Thursday, December 13, 2007

Runet and the Plight of the Transnational Hipster

Over the summer, while I was immersed / (submerged) in Russian at Middlebury, I did a project about the Russian internet. This was a great project, because it basically consisted of me playing around on the internet and then writing about it.


Anyway! So there I was, hanging out on Runet, when I noticed something. The main defining feature of "Runet" is that it's written in Russian. That's it. That's the only thing required to gain admission to this nebulous and somewhat imaginary "neighborhood" of the Internet. But the Russian that's written actually comes in two flavors: Russian in Cyrillic characters (the word "Runet" in Cyrillic looks like "Рунет") and Russian in Latin characters.

Okay, you say. Not a problem. As long as Russians can read it, more power to them, right? In fact, Russian transliterated into the alphabet that English-speakers know so well seems almost cosmopolitan. Like, "sure, I learned English, but I prefer to use a hip amalgamation of my native tongue and your funny little letters which happen to be on all keyboards ever."

Except, it's not just the Russians who have to read these super-hip interlingual amalgamations. Search engines do, too. And search engines aren't exactly transnational hipsters.

When I was writing my own transliterated Russian this summer, actually, I did notice that Gmail would pick up on the Russian even when it wasn't in Cyrillic, and feed me back ads in Cyrillic Russian. However, this could be accounted for by the fact that some human knowledge goes into determining AdWords. Russian advertisers, especially in the States, are definitely aware of this interlingual phenomenon, and probably bid on AdWords written in both alphabets.

But purely algorithmic search engines run into difficulties. They're textual creatures, after all—especially when so much of the transliteration is informal and purely phonetic, i.e. not systematized. When half of Runet is written in one alphabet and half in the other, how do you search both simultaneously?

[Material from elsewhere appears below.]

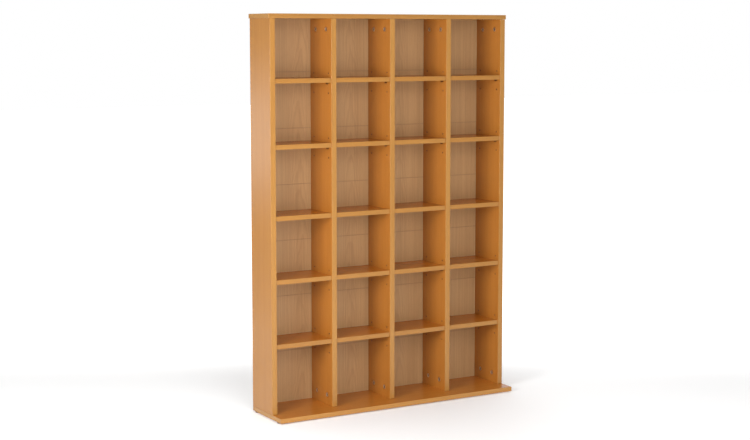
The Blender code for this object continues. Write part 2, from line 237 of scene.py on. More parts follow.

I never did solve that conundrum this summer. But I was reminded of it today by this article over at Google Blogoscoped about Yamli, a "transliterator" for Arabic-language web pages, which will transliterate Arabic written in English letters to proper Arabic script, and then feed that transliteration into a search engine. I agree with Google Blogoscoped that we're still pretty far from the ideal—a smart search engine that would understand all of these nuances and search in both the original letters the transliterated ones at the same time. I don't know if that's feasible, but I do know that the tenuous identity of Runet will be fragmented further if search engines, magical portals that they are, don't learn to recognize the unity of languages that just happen to be written in a couple of alphabets.